-- Given problem --
Below are some records; quote exactly the lines from the one that contains "build_posts()" through the one that contains "obj.matrix_world = Matrix.Identity(4)", inclusive, and no others.

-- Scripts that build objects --
>>>>>
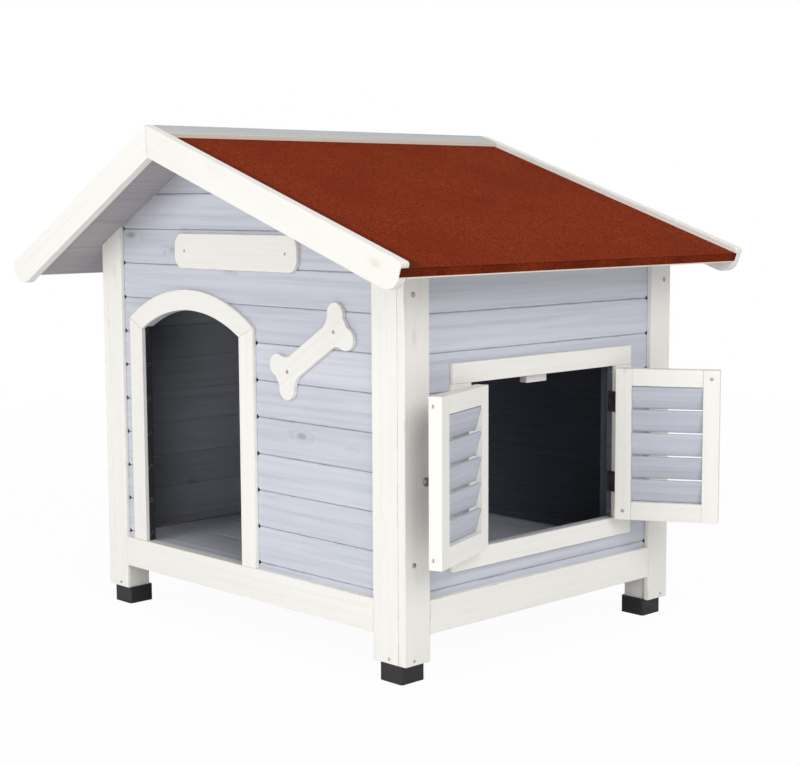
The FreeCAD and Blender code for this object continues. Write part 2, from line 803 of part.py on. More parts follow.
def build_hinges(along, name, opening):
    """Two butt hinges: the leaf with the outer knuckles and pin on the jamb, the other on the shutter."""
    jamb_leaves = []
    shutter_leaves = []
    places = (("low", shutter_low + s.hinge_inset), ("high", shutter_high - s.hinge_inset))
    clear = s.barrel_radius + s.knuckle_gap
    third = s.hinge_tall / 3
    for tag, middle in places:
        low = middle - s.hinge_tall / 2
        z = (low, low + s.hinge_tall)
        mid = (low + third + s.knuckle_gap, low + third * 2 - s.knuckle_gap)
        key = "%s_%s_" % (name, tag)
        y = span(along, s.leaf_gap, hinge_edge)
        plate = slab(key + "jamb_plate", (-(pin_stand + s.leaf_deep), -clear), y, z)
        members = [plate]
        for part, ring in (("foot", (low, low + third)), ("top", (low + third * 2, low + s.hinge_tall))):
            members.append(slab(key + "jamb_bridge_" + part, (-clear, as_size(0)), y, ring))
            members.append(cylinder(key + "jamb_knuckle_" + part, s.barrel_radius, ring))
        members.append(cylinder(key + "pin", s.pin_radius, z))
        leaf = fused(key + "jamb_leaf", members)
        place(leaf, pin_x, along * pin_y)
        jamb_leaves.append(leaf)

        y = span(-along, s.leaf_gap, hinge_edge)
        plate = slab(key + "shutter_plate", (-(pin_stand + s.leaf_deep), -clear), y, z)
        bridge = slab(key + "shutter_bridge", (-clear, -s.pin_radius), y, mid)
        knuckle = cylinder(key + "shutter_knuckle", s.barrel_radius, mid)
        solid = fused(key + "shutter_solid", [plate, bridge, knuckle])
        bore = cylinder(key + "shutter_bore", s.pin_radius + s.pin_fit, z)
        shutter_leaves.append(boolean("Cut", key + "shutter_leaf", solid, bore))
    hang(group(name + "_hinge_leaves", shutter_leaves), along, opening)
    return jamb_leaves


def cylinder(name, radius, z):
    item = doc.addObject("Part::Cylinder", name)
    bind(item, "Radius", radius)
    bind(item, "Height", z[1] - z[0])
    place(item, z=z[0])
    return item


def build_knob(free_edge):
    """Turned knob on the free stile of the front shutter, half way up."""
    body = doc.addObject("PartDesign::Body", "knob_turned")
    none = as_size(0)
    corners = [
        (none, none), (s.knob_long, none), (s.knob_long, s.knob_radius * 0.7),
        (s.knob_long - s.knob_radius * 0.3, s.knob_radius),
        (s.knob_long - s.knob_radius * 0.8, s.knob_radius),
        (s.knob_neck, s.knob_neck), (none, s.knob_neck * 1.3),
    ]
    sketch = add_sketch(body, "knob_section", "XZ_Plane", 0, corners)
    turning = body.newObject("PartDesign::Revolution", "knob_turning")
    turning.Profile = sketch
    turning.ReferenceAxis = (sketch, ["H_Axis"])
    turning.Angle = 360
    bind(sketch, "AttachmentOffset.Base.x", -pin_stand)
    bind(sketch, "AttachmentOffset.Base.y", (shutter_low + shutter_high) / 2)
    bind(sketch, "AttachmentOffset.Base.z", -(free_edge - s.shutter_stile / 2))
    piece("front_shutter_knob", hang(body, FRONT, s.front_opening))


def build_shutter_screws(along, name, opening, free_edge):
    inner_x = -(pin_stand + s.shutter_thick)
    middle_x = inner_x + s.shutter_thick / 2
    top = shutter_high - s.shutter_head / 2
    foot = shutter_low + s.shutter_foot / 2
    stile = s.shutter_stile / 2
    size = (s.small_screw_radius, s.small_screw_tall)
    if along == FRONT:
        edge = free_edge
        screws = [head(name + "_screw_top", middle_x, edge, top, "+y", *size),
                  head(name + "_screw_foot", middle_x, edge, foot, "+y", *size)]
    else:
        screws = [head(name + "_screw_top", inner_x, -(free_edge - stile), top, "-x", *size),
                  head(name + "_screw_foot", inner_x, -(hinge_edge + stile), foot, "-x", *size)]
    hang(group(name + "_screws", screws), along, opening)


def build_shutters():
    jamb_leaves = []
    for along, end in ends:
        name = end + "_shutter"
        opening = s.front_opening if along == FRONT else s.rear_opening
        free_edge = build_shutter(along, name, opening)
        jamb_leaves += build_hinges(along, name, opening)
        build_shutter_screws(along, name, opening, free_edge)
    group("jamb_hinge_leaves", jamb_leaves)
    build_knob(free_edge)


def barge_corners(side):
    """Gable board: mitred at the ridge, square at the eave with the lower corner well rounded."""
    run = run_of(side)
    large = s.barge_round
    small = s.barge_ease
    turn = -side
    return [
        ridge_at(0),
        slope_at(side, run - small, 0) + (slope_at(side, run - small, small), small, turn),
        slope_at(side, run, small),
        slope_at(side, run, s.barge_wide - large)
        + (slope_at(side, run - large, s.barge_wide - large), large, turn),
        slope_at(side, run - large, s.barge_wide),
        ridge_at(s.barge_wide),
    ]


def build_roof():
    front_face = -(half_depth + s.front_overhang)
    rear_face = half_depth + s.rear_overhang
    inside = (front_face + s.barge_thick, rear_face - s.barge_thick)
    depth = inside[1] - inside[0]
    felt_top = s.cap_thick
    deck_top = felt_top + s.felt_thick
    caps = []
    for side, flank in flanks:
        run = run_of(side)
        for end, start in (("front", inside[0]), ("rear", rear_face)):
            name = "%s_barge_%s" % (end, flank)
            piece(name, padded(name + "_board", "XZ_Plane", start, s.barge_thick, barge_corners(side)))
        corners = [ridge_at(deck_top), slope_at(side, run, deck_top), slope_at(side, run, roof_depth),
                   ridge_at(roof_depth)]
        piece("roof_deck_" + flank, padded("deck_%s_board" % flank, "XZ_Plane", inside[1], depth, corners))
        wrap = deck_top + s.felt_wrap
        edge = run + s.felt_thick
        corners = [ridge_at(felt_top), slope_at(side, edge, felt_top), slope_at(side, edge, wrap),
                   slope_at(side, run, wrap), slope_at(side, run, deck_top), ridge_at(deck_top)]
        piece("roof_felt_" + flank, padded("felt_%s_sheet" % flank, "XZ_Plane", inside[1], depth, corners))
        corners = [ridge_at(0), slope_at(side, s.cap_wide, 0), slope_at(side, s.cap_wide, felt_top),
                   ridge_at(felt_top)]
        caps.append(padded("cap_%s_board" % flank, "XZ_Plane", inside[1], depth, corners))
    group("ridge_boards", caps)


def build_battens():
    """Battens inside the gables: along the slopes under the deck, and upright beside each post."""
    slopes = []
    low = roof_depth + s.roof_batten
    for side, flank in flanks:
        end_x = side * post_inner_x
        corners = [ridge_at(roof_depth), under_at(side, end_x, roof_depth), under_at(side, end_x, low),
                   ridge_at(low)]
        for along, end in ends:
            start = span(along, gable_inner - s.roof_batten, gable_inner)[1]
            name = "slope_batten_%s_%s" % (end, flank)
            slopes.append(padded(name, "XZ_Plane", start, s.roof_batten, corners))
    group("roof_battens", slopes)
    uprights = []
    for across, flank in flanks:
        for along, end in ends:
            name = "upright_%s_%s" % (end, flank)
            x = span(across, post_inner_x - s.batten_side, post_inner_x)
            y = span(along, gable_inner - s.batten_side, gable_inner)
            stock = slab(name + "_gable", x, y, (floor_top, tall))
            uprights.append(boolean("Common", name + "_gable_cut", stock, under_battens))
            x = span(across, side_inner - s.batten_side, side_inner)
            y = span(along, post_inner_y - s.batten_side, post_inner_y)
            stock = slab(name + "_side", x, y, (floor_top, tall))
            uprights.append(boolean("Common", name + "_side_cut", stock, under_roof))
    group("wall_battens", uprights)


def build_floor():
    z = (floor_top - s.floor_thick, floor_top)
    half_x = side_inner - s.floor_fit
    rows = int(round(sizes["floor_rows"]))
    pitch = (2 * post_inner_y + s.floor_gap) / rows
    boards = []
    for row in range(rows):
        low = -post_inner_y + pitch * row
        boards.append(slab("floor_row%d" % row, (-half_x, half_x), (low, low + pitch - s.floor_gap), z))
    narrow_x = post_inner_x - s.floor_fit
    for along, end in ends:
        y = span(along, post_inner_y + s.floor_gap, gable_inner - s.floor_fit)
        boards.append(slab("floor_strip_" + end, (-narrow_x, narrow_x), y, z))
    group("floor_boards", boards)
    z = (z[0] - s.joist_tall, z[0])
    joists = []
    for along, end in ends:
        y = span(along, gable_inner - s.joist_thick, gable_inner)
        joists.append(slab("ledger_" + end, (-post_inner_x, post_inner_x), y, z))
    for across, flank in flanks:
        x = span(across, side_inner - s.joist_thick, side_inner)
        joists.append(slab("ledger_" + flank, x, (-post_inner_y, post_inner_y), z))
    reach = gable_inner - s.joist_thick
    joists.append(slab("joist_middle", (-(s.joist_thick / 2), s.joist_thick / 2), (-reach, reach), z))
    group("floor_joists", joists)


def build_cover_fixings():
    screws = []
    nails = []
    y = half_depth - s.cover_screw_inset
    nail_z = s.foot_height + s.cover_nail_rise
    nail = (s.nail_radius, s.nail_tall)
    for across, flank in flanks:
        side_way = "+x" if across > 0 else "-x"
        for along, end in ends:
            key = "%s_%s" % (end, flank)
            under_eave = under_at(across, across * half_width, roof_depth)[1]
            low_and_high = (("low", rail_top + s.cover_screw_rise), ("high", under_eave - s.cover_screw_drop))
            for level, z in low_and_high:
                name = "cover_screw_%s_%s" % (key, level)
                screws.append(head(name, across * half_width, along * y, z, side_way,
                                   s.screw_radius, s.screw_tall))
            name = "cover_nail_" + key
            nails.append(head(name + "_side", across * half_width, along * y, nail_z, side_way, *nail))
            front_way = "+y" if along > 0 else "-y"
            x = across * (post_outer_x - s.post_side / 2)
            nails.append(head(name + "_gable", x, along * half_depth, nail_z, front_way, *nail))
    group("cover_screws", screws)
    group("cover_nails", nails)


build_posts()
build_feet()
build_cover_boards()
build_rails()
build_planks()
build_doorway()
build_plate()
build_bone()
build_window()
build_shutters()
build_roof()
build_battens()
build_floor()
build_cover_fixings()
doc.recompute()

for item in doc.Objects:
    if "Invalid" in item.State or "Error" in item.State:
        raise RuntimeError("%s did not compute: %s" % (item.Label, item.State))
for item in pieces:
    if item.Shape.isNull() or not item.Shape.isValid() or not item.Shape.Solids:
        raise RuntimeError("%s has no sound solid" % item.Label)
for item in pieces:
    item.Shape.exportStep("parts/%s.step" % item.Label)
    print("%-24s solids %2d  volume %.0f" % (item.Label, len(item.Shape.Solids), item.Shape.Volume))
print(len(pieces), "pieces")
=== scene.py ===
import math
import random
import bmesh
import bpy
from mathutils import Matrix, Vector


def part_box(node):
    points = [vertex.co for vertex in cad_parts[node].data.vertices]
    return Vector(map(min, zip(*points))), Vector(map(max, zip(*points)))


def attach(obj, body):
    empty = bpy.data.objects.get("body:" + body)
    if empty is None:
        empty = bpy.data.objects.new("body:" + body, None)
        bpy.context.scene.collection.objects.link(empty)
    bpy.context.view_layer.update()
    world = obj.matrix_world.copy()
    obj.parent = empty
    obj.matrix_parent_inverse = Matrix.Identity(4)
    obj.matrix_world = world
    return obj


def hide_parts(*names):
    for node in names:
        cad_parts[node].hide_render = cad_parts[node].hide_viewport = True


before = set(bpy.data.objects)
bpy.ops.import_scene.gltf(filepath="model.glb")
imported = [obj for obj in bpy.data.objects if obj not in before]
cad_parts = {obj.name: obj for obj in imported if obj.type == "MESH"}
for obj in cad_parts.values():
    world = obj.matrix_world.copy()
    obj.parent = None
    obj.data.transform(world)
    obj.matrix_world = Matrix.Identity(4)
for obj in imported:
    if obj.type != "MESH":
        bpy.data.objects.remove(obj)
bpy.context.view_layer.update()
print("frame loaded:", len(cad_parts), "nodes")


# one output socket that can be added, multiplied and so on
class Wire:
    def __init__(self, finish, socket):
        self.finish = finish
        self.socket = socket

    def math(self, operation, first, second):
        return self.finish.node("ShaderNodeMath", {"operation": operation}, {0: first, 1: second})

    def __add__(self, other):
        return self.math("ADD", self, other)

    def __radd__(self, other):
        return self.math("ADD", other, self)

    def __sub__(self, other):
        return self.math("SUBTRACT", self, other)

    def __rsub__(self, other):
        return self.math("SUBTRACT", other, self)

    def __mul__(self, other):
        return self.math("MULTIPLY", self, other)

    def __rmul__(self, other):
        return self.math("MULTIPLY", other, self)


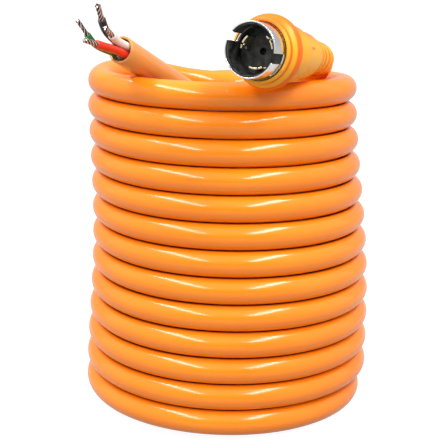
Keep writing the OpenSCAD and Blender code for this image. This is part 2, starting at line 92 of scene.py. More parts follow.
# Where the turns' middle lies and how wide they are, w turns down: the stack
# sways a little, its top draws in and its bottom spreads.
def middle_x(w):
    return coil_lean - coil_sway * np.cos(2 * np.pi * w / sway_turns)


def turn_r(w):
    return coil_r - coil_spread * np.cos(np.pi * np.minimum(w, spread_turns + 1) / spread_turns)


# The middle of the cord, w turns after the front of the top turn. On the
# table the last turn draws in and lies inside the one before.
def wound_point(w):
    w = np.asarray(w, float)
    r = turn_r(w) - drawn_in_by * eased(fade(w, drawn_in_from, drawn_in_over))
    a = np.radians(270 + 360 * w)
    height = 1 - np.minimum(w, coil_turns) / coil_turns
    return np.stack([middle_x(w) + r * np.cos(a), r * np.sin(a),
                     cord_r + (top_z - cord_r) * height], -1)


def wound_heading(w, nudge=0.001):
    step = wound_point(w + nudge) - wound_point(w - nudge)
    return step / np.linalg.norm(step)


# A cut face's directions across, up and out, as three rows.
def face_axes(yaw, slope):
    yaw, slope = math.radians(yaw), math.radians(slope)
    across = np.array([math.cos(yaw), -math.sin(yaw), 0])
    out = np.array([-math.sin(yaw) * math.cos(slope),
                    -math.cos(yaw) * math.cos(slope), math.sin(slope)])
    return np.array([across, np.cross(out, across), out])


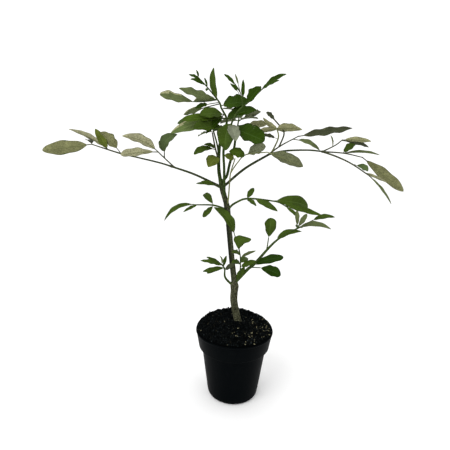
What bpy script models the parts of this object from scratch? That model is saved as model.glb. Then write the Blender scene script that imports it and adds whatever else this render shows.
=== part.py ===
<<<<<
-- Solution for this problem --
build_posts()
build_feet()
build_cover_boards()
build_rails()
build_planks()
build_doorway()
build_plate()
build_bone()
build_window()
build_shutters()
build_roof()
build_battens()
build_floor()
build_cover_fixings()
doc.recompute()

for item in doc.Objects:
    if "Invalid" in item.State or "Error" in item.State:
        raise RuntimeError("%s did not compute: %s" % (item.Label, item.State))
for item in pieces:
    if item.Shape.isNull() or not item.Shape.isValid() or not item.Shape.Solids:
        raise RuntimeError("%s has no sound solid" % item.Label)
for item in pieces:
    item.Shape.exportStep("parts/%s.step" % item.Label)
    print("%-24s solids %2d  volume %.0f" % (item.Label, len(item.Shape.Solids), item.Shape.Volume))
print(len(pieces), "pieces")
=== scene.py ===
import math
import random
import bmesh
import bpy
from mathutils import Matrix, Vector


def part_box(node):
    points = [vertex.co for vertex in cad_parts[node].data.vertices]
    return Vector(map(min, zip(*points))), Vector(map(max, zip(*points)))


def attach(obj, body):
    empty = bpy.data.objects.get("body:" + body)
    if empty is None:
        empty = bpy.data.objects.new("body:" + body, None)
        bpy.context.scene.collection.objects.link(empty)
    bpy.context.view_layer.update()
    world = obj.matrix_world.copy()
    obj.parent = empty
    obj.matrix_parent_inverse = Matrix.Identity(4)
    obj.matrix_world = world
    return obj


def hide_parts(*names):
    for node in names:
        cad_parts[node].hide_render = cad_parts[node].hide_viewport = True


before = set(bpy.data.objects)
bpy.ops.import_scene.gltf(filepath="model.glb")
imported = [obj for obj in bpy.data.objects if obj not in before]
cad_parts = {obj.name: obj for obj in imported if obj.type == "MESH"}
for obj in cad_parts.values():
    world = obj.matrix_world.copy()
    obj.parent = None
    obj.data.transform(world)
    obj.matrix_world = Matrix.Identity(4)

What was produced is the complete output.